Vance conceded that Obama’s comments had been
“well-intentioned” and that he had named “legitimate” problems. Nonetheless, he
said, Obama’s comments had lacked “sympathy.” Reading “Hillbilly Elegy,” you
see what Vance means. Vance is after a certain kind of sympathy: sympathy among
equals that doesn’t demean or condescend. Such sympathy can’t be deterministic
and categorical. In fact, it must be a little judgmental; it must see the
people to whom it’s extended as dignified individuals who retain their moral
obligations. For Vance, it’s “anger at Mom for the life she
chooses”—recognition of her present-day freedom—that makes “sympathy for the
childhood she didn’t” meaningful and humane. That’s because sympathy that fails
to recognize culpability also fails to recognize potentiality.
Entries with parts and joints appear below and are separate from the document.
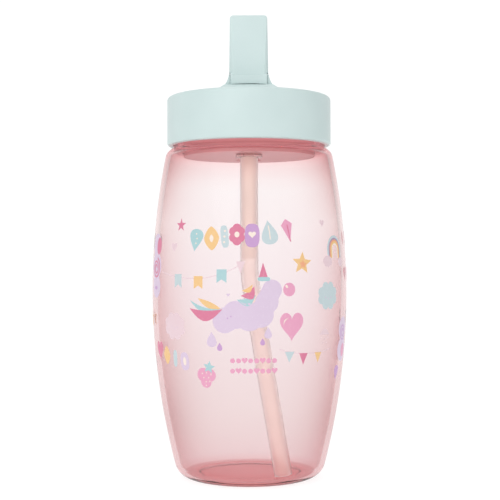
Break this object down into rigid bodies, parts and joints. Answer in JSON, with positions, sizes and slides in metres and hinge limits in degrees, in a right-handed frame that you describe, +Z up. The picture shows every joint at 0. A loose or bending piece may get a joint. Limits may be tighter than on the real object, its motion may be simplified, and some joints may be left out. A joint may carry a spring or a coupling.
{
  "type": "kids straw water bottle",
  "caption": "Barrel-shaped clear bottle for a child, with a screw lid, a folding spout on a hinge and a bent drinking straw inside.",
  "frame": {"origin": "centre of the base, on the surface that the bottle stands on", "axes": "+Z up along the bottle's axis; the printed front and the hinge face -Y; the hinge axis lies along X"},
  "size_m": [0.0749, 0.0748, 0.1752],
  "materials": {
    "tinted_shell": "clear glossy pink-tinted plastic",
    "mint_plastic": "smooth satin moulded plastic",
    "clear_silicone": "soft translucent silicone",
    "straw_silicone": "soft translucent silicone",
    "milky_plastic": "natural translucent plastic",
    "print_ink": "screen-printed ink on the bottle"
  },
  "bodies": {
    "bottle": {"bottle_body": "tinted_shell"},
    "ring": {"neck_gasket": "clear_silicone"},
    "lid": {"lid_shell": "mint_plastic", "lid_plug": "tinted_shell", "air_valve": "clear_silicone", "spout_seat": "clear_silicone", "straw_stem": "milky_plastic", "straw": "straw_silicone"},
    "spout": {"spout": "mint_plastic"}
  },
  "joints": [
    {"name": "lid_lift", "type": "slide", "parent": "bottle", "child": "ring", "axis": [0, 0, 1], "range_m": [0, 0.00625]},
    {"name": "lid_turn", "type": "hinge", "parent": "ring", "child": "lid", "pos_m": [0, 0, 0.1396], "axis": [0, 0, 1], "range_deg": [0, 450]},
    {"name": "spout_fold", "type": "hinge", "parent": "lid", "child": "spout", "pos_m": [0, -0.013, 0.1498], "axis": [-1, 0, 0], "range_deg": [0, 90]}
  ],
  "couplings": [
    {"joint": "lid_turn", "follows": "lid_lift", "rad_per_m": 1256.6}
  ]
}
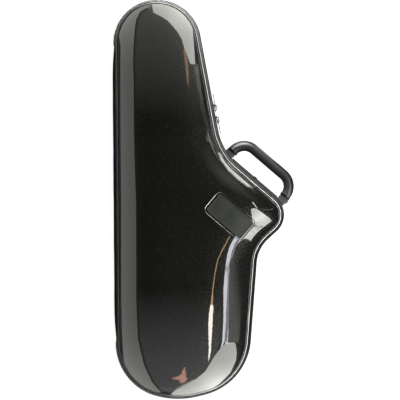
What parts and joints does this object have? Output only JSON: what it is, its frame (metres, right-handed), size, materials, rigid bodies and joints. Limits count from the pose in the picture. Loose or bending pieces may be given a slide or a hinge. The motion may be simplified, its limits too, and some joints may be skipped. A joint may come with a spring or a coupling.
{
  "type": "alto saxophone case",
  "caption": "Shaped hard case for an alto saxophone: glossy zipped shells on a fabric hinge, rubber carrying handle, strap rings and a fitted plush foam bed.",
  "frame": {"origin": "middle of the back shell's flat panel, on which the case lies", "axes": "+Y to the neck end, +X to the bell side with the handle, +Z out through the lid"},
  "size_m": [0.2988, 0.6505, 0.1726],
  "materials": {
    "graphite_gloss": "clear-coated dark graphite with a fine metallic fleck",
    "black_piping": "satin extruded piping",
    "black_tape": "woven black nylon",
    "black_coil": "moulded nylon coil",
    "grey_webbing": "ribbed dark grey webbing",
    "black_rubber": "smooth satin rubber",
    "badge_rubber": "matt grey-green rubber, bare",
    "plush_foam": "short black plush over foam",
    "black_nickel": "black nickel plate"
  },
  "bodies": {
    "base": {"back_shell": "graphite_gloss", "back_edge_piping": "black_piping", "back_foam_liner": "plush_foam", "back_hinge_flap": "black_tape", "back_zipper_coil": "black_coil", "back_zipper_tape": "black_tape", "handle_base_strip": "grey_webbing", "handle_pin_lower": "black_nickel", "handle_pin_upper": "black_nickel", "handle_rivet": "black_nickel", "strap_anchor_lower": "black_nickel", "strap_anchor_upper": "black_nickel", "strap_rivet_lower_1": "black_nickel", "strap_rivet_lower_2": "black_nickel", "strap_rivet_upper_1": "black_nickel", "strap_rivet_upper_2": "black_nickel", "zipper_stop_bow": "black_nickel", "zipper_stop_neck": "black_nickel"},
    "lid": {"front_shell": "graphite_gloss", "front_edge_piping": "black_piping", "front_foam_liner": "plush_foam", "front_hinge_flap": "black_tape", "front_zipper_coil": "black_coil", "front_zipper_tape": "black_tape", "badge_plate": "badge_rubber"},
    "handle": {"handle_grip": "black_rubber", "handle_loop_lower": "grey_webbing", "handle_loop_upper": "grey_webbing"},
    "slider_upper": {"zipper_slider_upper": "black_nickel"},
    "slider_lower": {"zipper_slider_lower": "black_nickel"},
    "pull_upper": {"zipper_pull_upper": "black_nickel"},
    "pull_lower": {"zipper_pull_lower": "black_nickel"},
    "ring_upper": {"strap_ring_upper": "black_nickel"},
    "ring_lower": {"strap_ring_lower": "black_nickel"}
  },
  "joints": [
    {"name": "lid_hinge", "type": "hinge", "parent": "base", "child": "lid", "pos_m": [-0.14035, 0.01177, 0.086], "axis": [0.0077, -1, 0], "range_deg": [0, 180]},
    {"name": "handle_pivot", "type": "hinge", "parent": "base", "child": "handle", "pos_m": [0.09174, 0.03361, 0.0608], "axis": [0.76, -0.6499, 0], "range_deg": [-70, 50]},
    {"name": "slider_upper_run", "type": "slide", "parent": "base", "child": "slider_upper", "axis": [-0.184, 0.9829, 0], "range_m": [0, 0.11]},
    {"name": "slider_lower_run", "type": "slide", "parent": "base", "child": "slider_lower", "axis": [0.184, -0.9829, 0], "range_m": [0, 0.009]},
    {"name": "pull_upper_hinge", "type": "hinge", "parent": "slider_upper", "child": "pull_upper", "pos_m": [0.02804, 0.14965, 0.086], "axis": [0, 0, -1], "range_deg": [0, 165]},
    {"name": "pull_lower_hinge", "type": "hinge", "parent": "slider_lower", "child": "pull_lower", "pos_m": [0.0316, 0.13062, 0.086], "axis": [0, 0, 1], "range_deg": [0, 165]},
    {"name": "ring_upper_hinge", "type": "hinge", "parent": "base", "child": "ring_upper", "pos_m": [0.00978, 0.19867, 0.04], "axis": [0.184, -0.9829, 0], "range_deg": [-8, 120]},
    {"name": "ring_lower_hinge", "type": "hinge", "parent": "base", "child": "ring_lower", "pos_m": [0.08073, -0.20937, 0.04], "axis": [-0.075, -0.9972, 0], "range_deg": [-8, 120]}
  ]
}
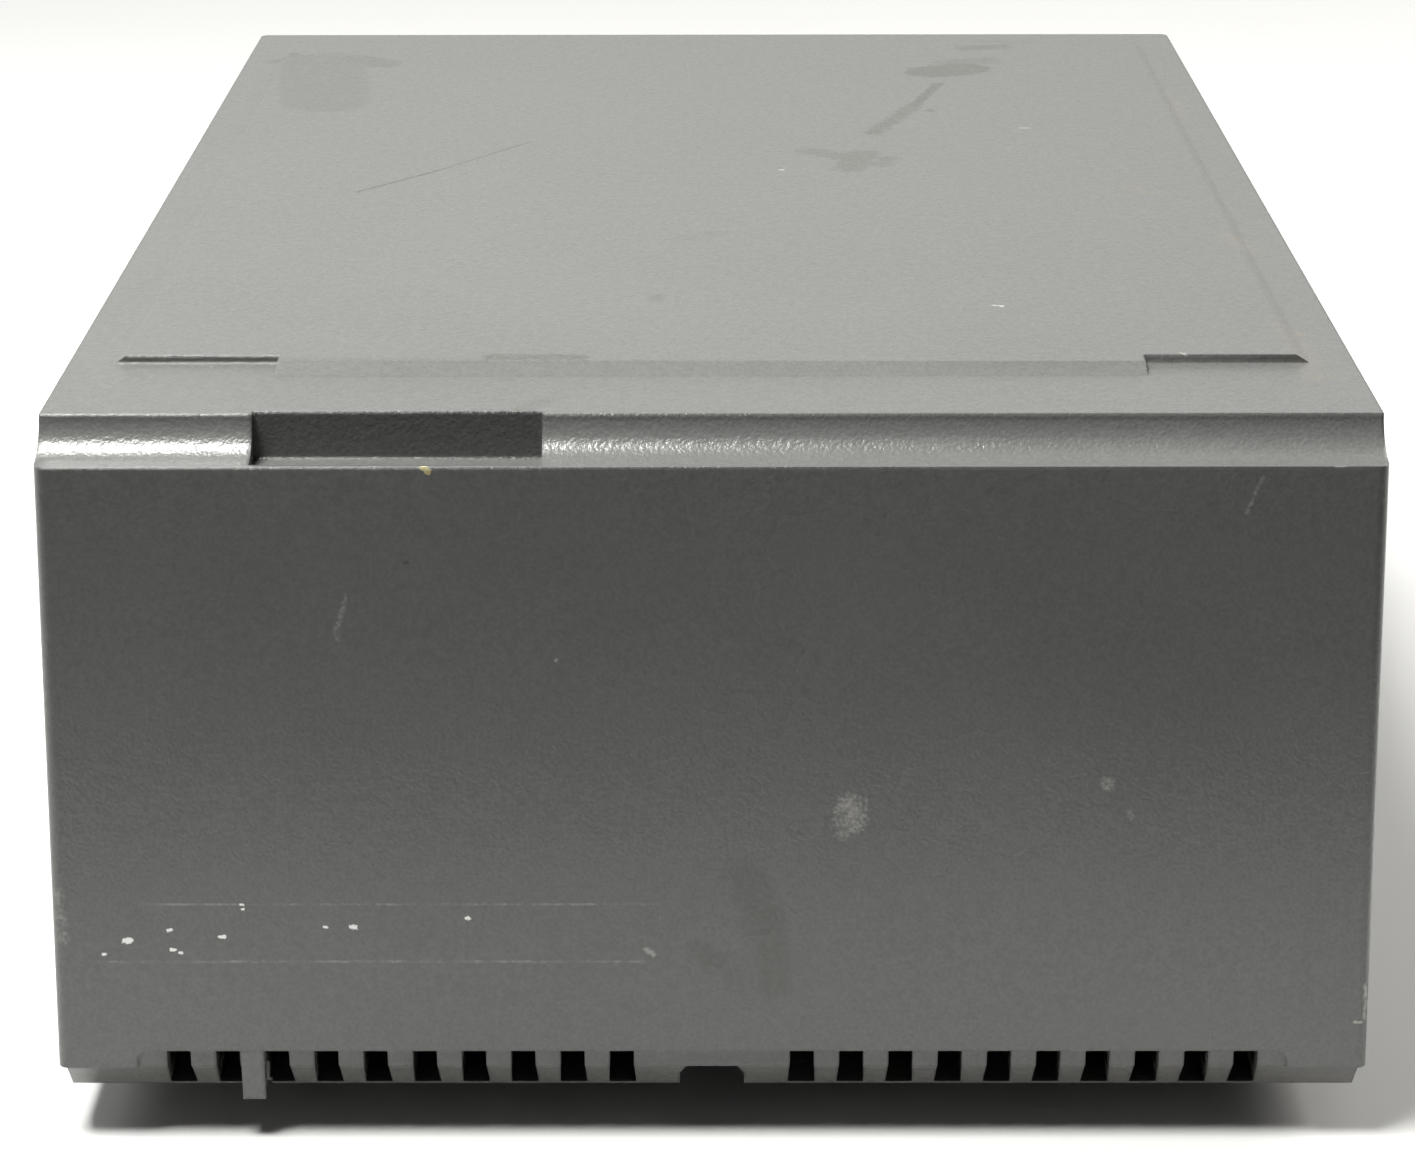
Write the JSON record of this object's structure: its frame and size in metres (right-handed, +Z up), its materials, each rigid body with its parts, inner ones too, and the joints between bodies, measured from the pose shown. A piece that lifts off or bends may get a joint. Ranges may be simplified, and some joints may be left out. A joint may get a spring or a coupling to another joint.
{
  "type": "direct injection box",
  "caption": "Desk-top mains powered valve direct injection box: drafted cover with a cove and comb vents, base pan, recessed connector panel.",
  "frame": {"origin": "centre of the enclosure's footprint, on the surface that the feet stand on", "axes": "+Z up; -Y out of the blank vented end; +Y out of the recessed connector panel"},
  "size_m": [0.15, 0.211, 0.0864],
  "materials": {
    "cover_moulding": "fine orange peel texture, satin, scuffed",
    "base_moulding": "fine texture, matte",
    "foot_rubber": "matte",
    "panel_paint": "fine powder coat",
    "screw_steel": "zinc plated",
    "black_screws": "black plated",
    "black_moulding": "fine spark texture",
    "plated_brass": "tin plated",
    "fuse_glass": "clear, plated caps",
    "rocker_moulding": "gloss",
    "shell_metal": "satin nickel",
    "contact_gold": "gold flash",
    "jack_nylon": "satin",
    "nut_plate": "bright nickel",
    "switch_case": "plated",
    "slider_moulding": "satin",
    "lamp_lens": "diffused",
    "earth_insulation": "satin",
    "board_laminate": "solder mask",
    "socket_ceramic": "glazed",
    "valve_glass": "clear",
    "electrode_metal": "carbonised",
    "capacitor_sleeve": "shrunk sleeve",
    "film_case": "moulded",
    "resistor_lacquer": "lacquer",
    "can_metal": "drawn, plated",
    "sink_metal": "black anodised",
    "connector_nylon": "natural nylon",
    "core_steel": "varnished laminations",
    "winding_tape": "taped copper winding",
    "mains_insulation": "satin",
    "signal_insulation": "satin"
  },
  "bodies": {
    "enclosure": {"base_pan": "base_moulding", "board_screws": "screw_steel", "bridge_rectifier": "black_moulding", "coupling_capacitors": "film_case", "cover_screws": "screw_steel", "earth_lead": "earth_insulation", "earth_stud": "plated_brass", "feet": "foot_rubber", "filter_capacitors": "capacitor_sleeve", "ground_lift_switch": "switch_case", "heat_sink": "sink_metal", "inlet_pins": "plated_brass", "inlet_screws": "black_screws", "input_jack": "jack_nylon", "input_jack_contacts": "plated_brass", "input_jack_nut": "nut_plate", "input_leads": "signal_insulation", "lamp_bezel": "nut_plate", "link_jack": "jack_nylon", "link_jack_contacts": "plated_brass", "link_jack_nut": "nut_plate", "main_board": "board_laminate", "mains_inlet": "black_moulding", "mains_leads": "mains_insulation", "output_insert": "black_moulding", "output_leads": "signal_insulation", "output_pins": "contact_gold", "output_screws": "black_screws", "output_shell": "shell_metal", "output_transformer": "can_metal", "pad_switch": "switch_case", "panel_screws": "black_screws", "polarity_switch": "switch_case", "power_lamp": "lamp_lens", "power_switch": "black_moulding", "primary_leads": "mains_insulation", "rear_panel": "panel_paint", "regulator": "black_moulding", "resistors": "resistor_lacquer", "secondary_leads": "signal_insulation", "slide_switch_screws": "black_screws", "switch_tags": "plated_brass", "top_cover": "cover_moulding", "transformer_bobbin": "connector_nylon", "transformer_core": "core_steel", "transformer_screws": "screw_steel", "transformer_strap": "can_metal", "transformer_winding": "winding_tape", "valve_electrodes": "electrode_metal", "valve_glass": "valve_glass", "valve_pins": "nut_plate", "valve_socket": "socket_ceramic", "wire_connectors": "connector_nylon"},
    "power_rocker": {"power_rocker": "rocker_moulding"},
    "fuse_drawer": {"fuse_drawer": "black_moulding", "fuse": "fuse_glass"},
    "pad_slider": {"pad_slider": "slider_moulding"},
    "ground_lift_slider": {"ground_lift_slider": "slider_moulding"},
    "polarity_slider": {"polarity_slider": "slider_moulding"}
  },
  "joints": [
    {"name": "power_rocker_tip", "type": "hinge", "parent": "enclosure", "child": "power_rocker", "pos_m": [0.0358, 0.0922, 0.063], "axis": [1, 0, 0], "range_deg": [-24, 0]},
    {"name": "fuse_drawer_slide", "type": "slide", "parent": "enclosure", "child": "fuse_drawer", "axis": [0, 1, 0], "range_m": [0, 0.015]},
    {"name": "pad_slide", "type": "slide", "parent": "enclosure", "child": "pad_slider", "axis": [1, 0, 0], "range_m": [0, 0.008]},
    {"name": "ground_lift_slide", "type": "slide", "parent": "enclosure", "child": "ground_lift_slider", "axis": [1, 0, 0], "range_m": [0, 0.004]},
    {"name": "polarity_slide", "type": "slide", "parent": "enclosure", "child": "polarity_slider", "axis": [1, 0, 0], "range_m": [0, 0.004]}
  ]
}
It becomes a
form of giving up. If you’re a politician representing a troubled community
from afar, as many élite politicians must be, then it’s easy to fall into this
sympathy trap. At best, you can be a well-intentioned but nonjudgmental—and,
therefore, condescending—outsider. Only an insider can speak about his
community with honest anguish. “Hillbilly Elegy” is especially compelling
because Vance writes with the sorrowful judgment of a betrayed yet loyal son.